All this has been cemented with a remarkable team spirit noticeable to anyone who attended pre-season fixtures at abrasive places like Doncaster Rovers. These boys quite clearly get on.
That collective zest was one of the reasons behind Alex Ferguson labelling Leeds as "the emerging team" before the start of the season, and yesterday the Manchester United manager had further kind words for the club whose fans hate him most.
"David O'Leary has shown in a very short time as manager that he has an extremely bright future," said Ferguson.
"There is a danger with young players, in that it is all very well them shining at youth and reserve team level, but the acid test is whether or not they can do it at senior level. "When to give them that opportunity is one of the most testing examinations of a manager's judgment and, in Leeds United's case, they have a manager who has shown great courage in believing that if they are good enough they are old enough and allowed them to take the plunge."
One example of O'Leary's willingness to put his teamsheet where his mouth was is McPhail. Fourteen months ago, six weeks short of his 19th birthday, McPhail was handed his full debut in the daunting arena of the Olympic Stadium in Rome, at which time Leeds were still pursuing the signature of Martin O'Neill. Offended or not by this, O'Leary didn't blink.
"I've just got a great belief in Stephen," he said referring to that Roma game. "I think he's a wonderful player. When I took over I told him where he had to improve, his fitness-level, his mobility. He's become mentally stronger.
"When we do running and everything else, mentally he's able to cope with that better now instead of telling himself maybe he was not able to keep up with certain other players. He can now, and it's showing on the pitch."
McPhail has consistently justified his manager's faith, with last Sunday's beautiful pass to Jason Wilcox the latest offering, and O'Leary thinks his young midfielder deserves a Republic of Ireland call-up for the match against the Czech Republic in February.
"Personally, I think he should have been called up ages ago," O'Leary said. "I think he should have been in the squad for the Turkey game.
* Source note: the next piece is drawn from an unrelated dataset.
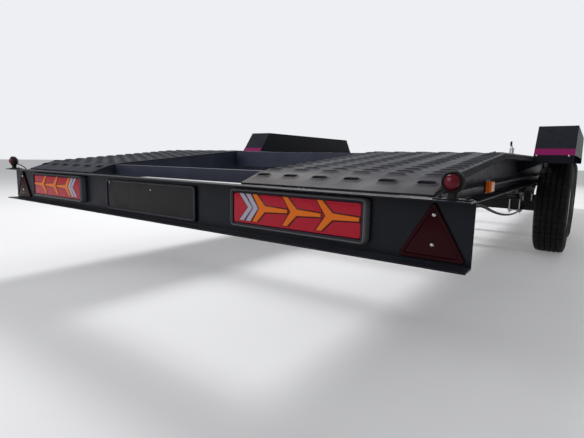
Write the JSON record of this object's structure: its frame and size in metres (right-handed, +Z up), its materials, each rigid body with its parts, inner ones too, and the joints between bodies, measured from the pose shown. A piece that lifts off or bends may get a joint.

I'm not trying to tell Mick McCarthy what to do, I don't mean it like that, but Stephen's been playing in my front line and without a doubt he's ready for it. If he's playing in Leeds United's first team at the top of the league, he's ready." Youthful readiness to overcome challenge after challenge has been a theme of O'Leary's Leeds. It has taken them to the top of the Premiership and made them friends, something they were unused to outside fortress Elland Road.
The popularity was all the more welcome because of the contrast with the past. It prompted David Batty to say: "We're starting to become the neutrals' team like Newcastle were. That can't be compared with the past. People are going to see us to see a good game."
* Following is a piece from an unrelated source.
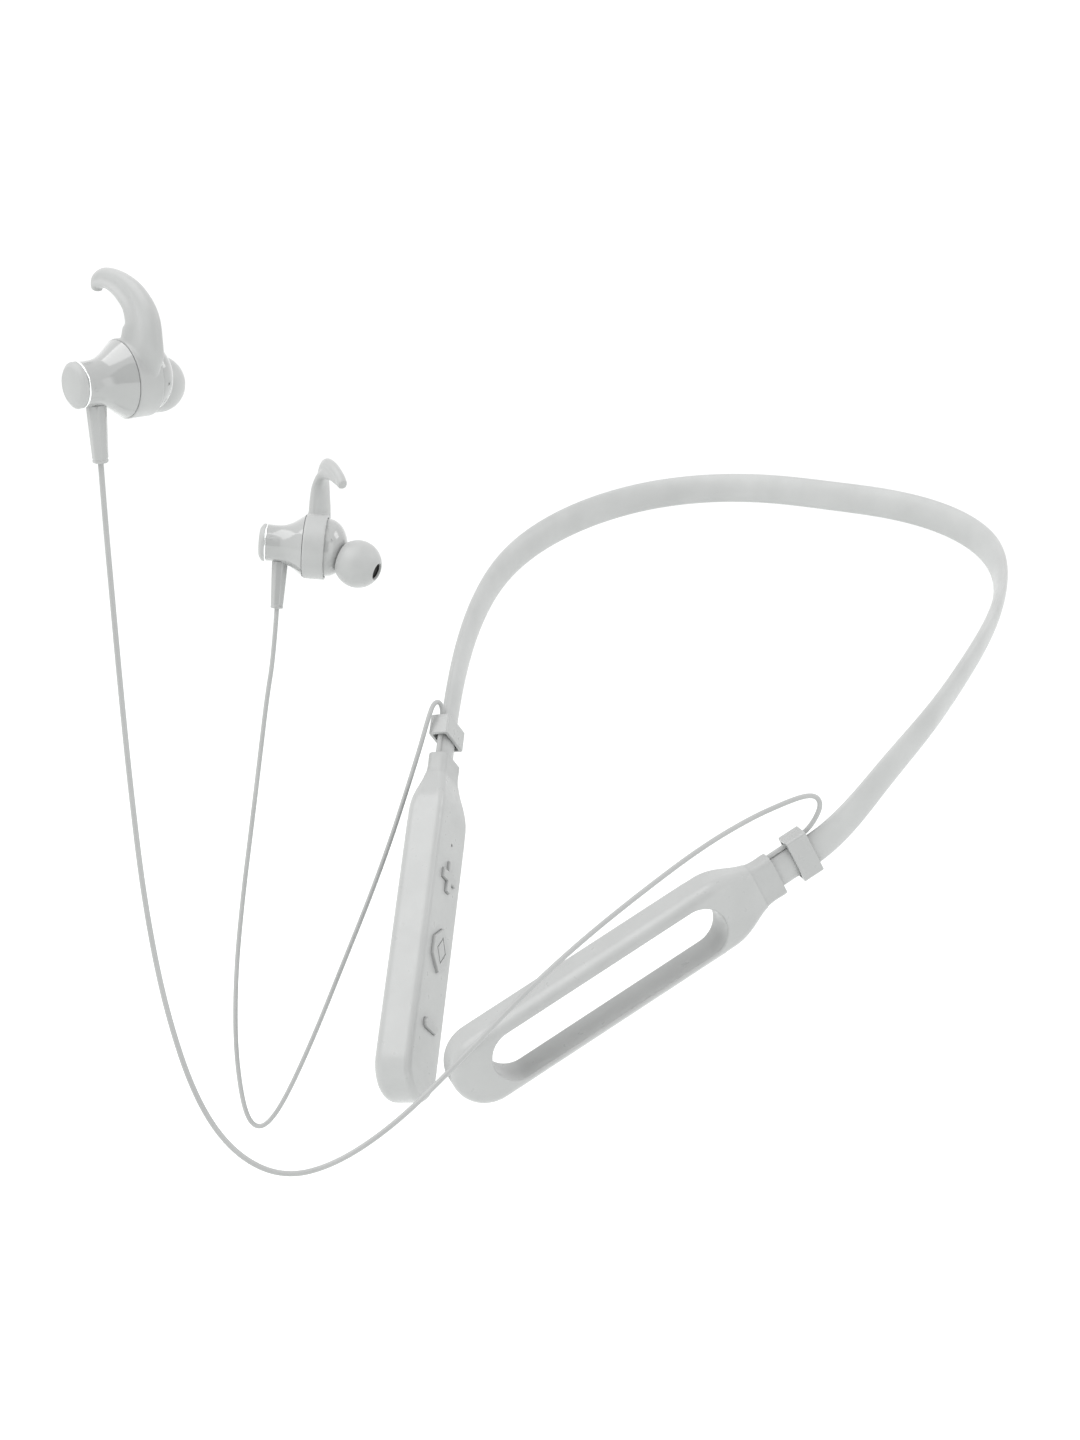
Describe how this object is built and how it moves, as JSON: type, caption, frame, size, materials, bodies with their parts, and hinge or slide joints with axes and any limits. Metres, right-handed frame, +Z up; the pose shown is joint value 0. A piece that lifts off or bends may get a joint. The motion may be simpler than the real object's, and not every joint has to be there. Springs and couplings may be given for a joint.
{
  "type": "neckband earphones",
  "caption": "Flexible neckband with a control module and a slotted module, carrying two hanging cabled earbuds with ear wings.",
  "frame": {"origin": "middle of the strip's inner face at the back of the neck, where the band rests on the wearer", "axes": "+Z up as worn, -Y the way the wearer faces, +X towards the wearer's left, where the slotted module hangs"},
  "size_m": [0.1713, 0.2523, 0.2181],
  "materials": {
    "strip_silicone": "satin",
    "spring_steel": "drawn",
    "lead_jacket": "matte",
    "shell_plastic": "soft-touch satin",
    "collar_rubber": "satin",
    "button_rubber": "matte",
    "board_laminate": "solder mask",
    "screw_steel": "machined",
    "component_metal": "plated",
    "battery_wrap": "foil pouch",
    "clip_plastic": "satin",
    "cable_jacket": "matte",
    "cap_paint": "fine matte",
    "polished_trim": "polished",
    "gloss_housing": "high gloss",
    "mesh_steel": "black woven",
    "driver_metal": "machined",
    "driver_film": "film",
    "soft_silicone": "satin"
  },
  "bodies": {
    "headset": {"memory_wire": "spring_steel", "link_lead": "lead_jacket", "neck_strip": "strip_silicone", "control_collar": "collar_rubber", "control_outer_shell": "shell_plastic", "control_inner_cover": "shell_plastic", "circuit_board": "board_laminate", "board_screws": "screw_steel", "button_switches": "component_metal", "microphone": "component_metal", "battery_cell": "battery_wrap", "charging_socket": "component_metal", "slot_collar": "collar_rubber", "slot_outer_shell": "shell_plastic", "slot_inner_cover": "shell_plastic", "junction_board": "board_laminate", "left_cable": "cable_jacket", "right_cable": "cable_jacket", "left_end_cap": "cap_paint", "left_trim_ring": "polished_trim", "left_rear_housing": "gloss_housing", "left_front_housing": "gloss_housing", "left_nozzle_mesh": "mesh_steel", "left_driver_frame": "driver_metal", "left_driver_magnet": "driver_metal", "left_driver_diaphragm": "driver_film", "left_strain_relief": "gloss_housing", "right_end_cap": "cap_paint", "right_trim_ring": "polished_trim", "right_rear_housing": "gloss_housing", "right_front_housing": "gloss_housing", "right_nozzle_mesh": "mesh_steel", "right_driver_frame": "driver_metal", "right_driver_magnet": "driver_metal", "right_driver_diaphragm": "driver_film", "right_strain_relief": "gloss_housing"},
    "volume_up": {"volume_up_button": "button_rubber"},
    "function": {"function_button": "button_rubber"},
    "volume_down": {"volume_down_button": "button_rubber"},
    "left_clip": {"left_clip": "clip_plastic"},
    "right_clip": {"right_clip": "clip_plastic"},
    "left_wing": {"left_ear_wing": "soft_silicone"},
    "right_wing": {"right_ear_wing": "soft_silicone"},
    "left_tip": {"left_ear_tip": "soft_silicone"},
    "right_tip": {"right_ear_tip": "soft_silicone"}
  },
  "joints": [
    {"name": "volume_up_press", "type": "slide", "parent": "headset", "child": "volume_up", "axis": [-0.9449, -0.2539, -0.2068], "range_m": [0, 0.0003], "stiffness_N_per_m": 800},
    {"name": "function_press", "type": "slide", "parent": "headset", "child": "function", "axis": [-0.9449, -0.2539, -0.2068], "range_m": [0, 0.0003], "stiffness_N_per_m": 800},
    {"name": "volume_down_press", "type": "slide", "parent": "headset", "child": "volume_down", "axis": [-0.9449, -0.2539, -0.2068], "range_m": [0, 0.0003], "stiffness_N_per_m": 800},
    {"name": "left_clip_slide", "type": "slide", "parent": "headset", "child": "left_clip", "axis": [-0.5409, -0.6259, -0.5619], "range_m": [0, 0.0035]},
    {"name": "right_clip_slide", "type": "slide", "parent": "headset", "child": "right_clip", "axis": [0.3151, -0.5331, -0.7852], "range_m": [0, 0.0035]},
    {"name": "left_wing_turn", "type": "hinge", "parent": "headset", "child": "left_wing", "pos_m": [-0.05511, -0.23249, 0.02699], "axis": [0.257, 0.9533, 0.1587], "range_deg": [-20, 20]},
    {"name": "left_tip_pull", "type": "slide", "parent": "headset", "child": "left_tip", "axis": [-0.3217, 0.9387, -0.1241], "range_m": [0, 0.006]},
    {"name": "right_wing_turn", "type": "hinge", "parent": "headset", "child": "right_wing", "pos_m": [-0.08566, -0.12889, -0.01914], "axis": [0.8343, 0.5513, -0.0066], "range_deg": [-20, 20]},
    {"name": "right_tip_pull", "type": "slide", "parent": "headset", "child": "right_tip", "axis": [0.9436, 0.2243, -0.2436], "range_m": [0, 0.006]}
  ]
}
Leeds's public image was changing.
But that was before the Majestyk nightclub reared its stupidly-spelt head. The exact details of the evening remain uncertain but the fall-out is becoming clearer. For Bowyer (23), possible selection for Euro 2000 is fading. Kevin Keegan must be angry about that, for Bowyer, as he showed last Sunday, brings a lot more to a football contest than Tim Sherwood or Jamie Redknapp, for example. Yet Redknapp is reliable and predictable - in more ways than one.
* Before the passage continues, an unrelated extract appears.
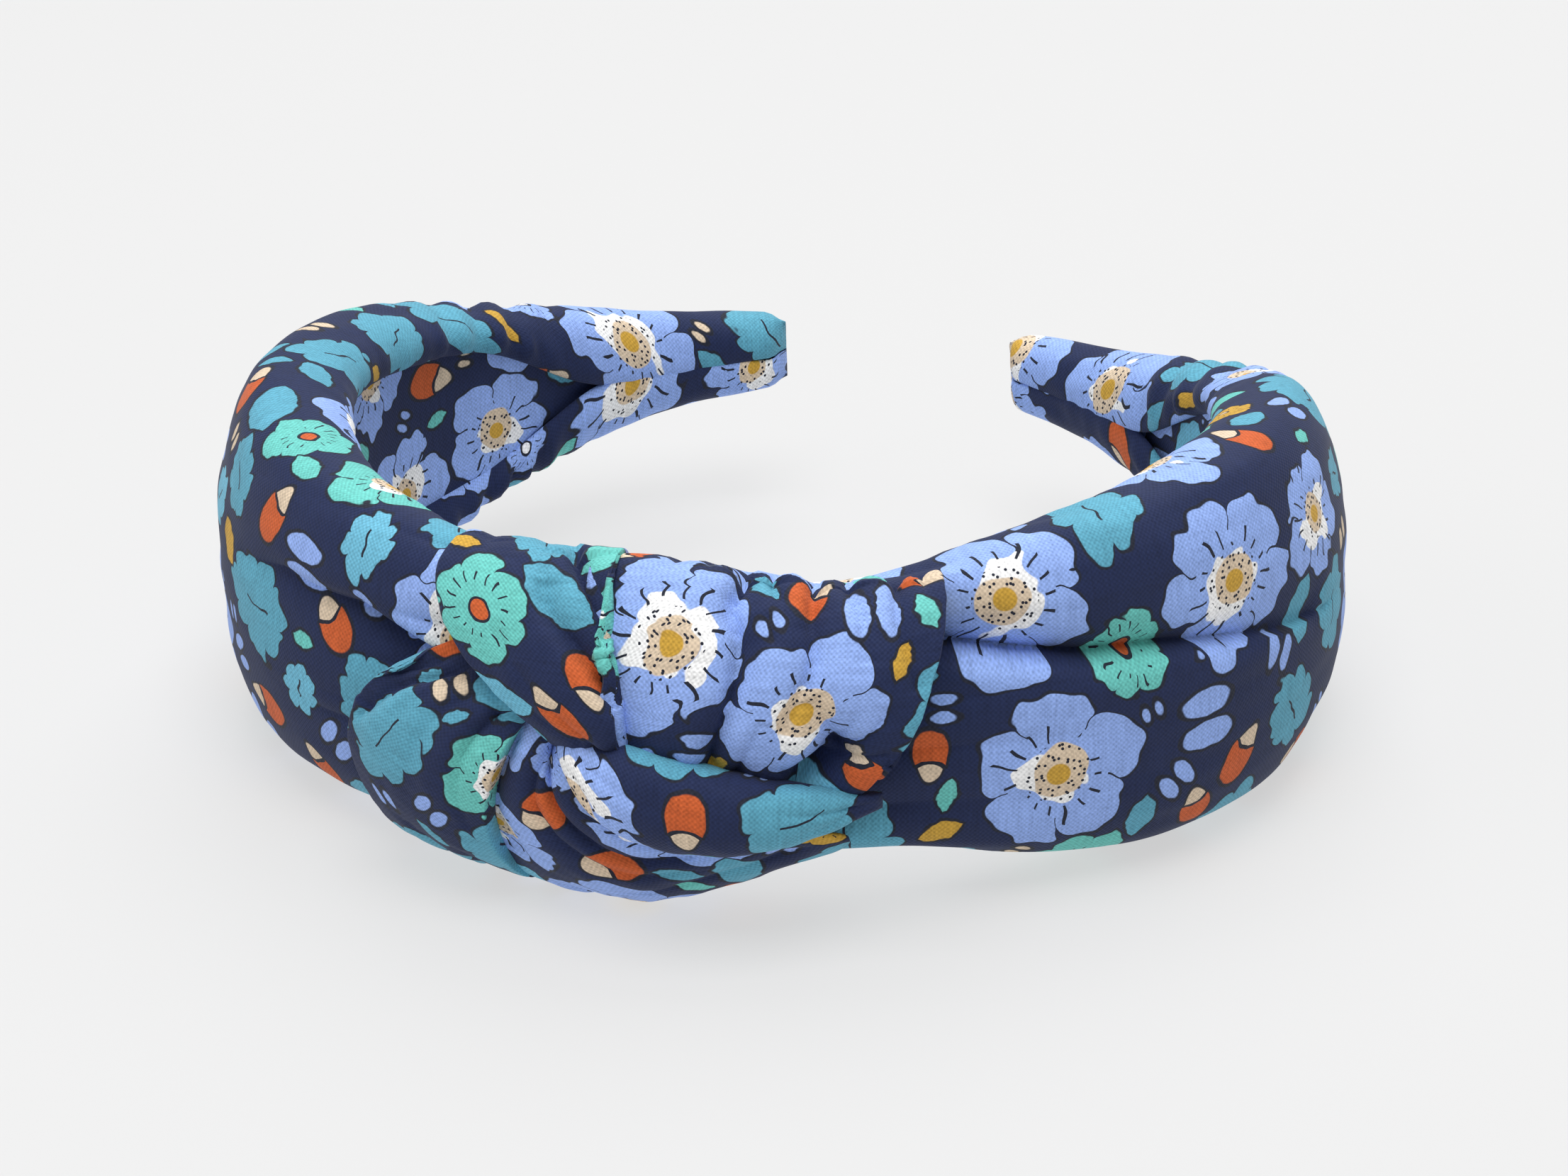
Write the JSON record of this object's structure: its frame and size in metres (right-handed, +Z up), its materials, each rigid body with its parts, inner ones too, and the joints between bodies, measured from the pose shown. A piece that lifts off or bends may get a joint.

At 20, Woodgate has a little more time on his side but is unlikely to go to Holland and Belgium if charged by the police. He was part of an interesting scene at Thorp Arch yesterday when he gave one of the Leeds apprentices a lift in his car. The apprentice is black.
And that must be one of the most difficult problems O'Leary has to reconcile, the multi-cultural diversity of his squad and perceived racists within it. What, for instance, does Bowyer say to Harpal Singh, the Leeds teenager who may be the first Asian to play in the Premiership? If Imran Khan and the courts are involved, remorse may be too late.
Which brings us back to Max Clifford, maybe he could help the club. "If these allegations were to be substantiated," Clifford said in Leeds on Thursday, "then Leeds United would have to make an example of the players."
Maybe not. Even Clifford recognises this as a subject beyond football and beyond Leeds United.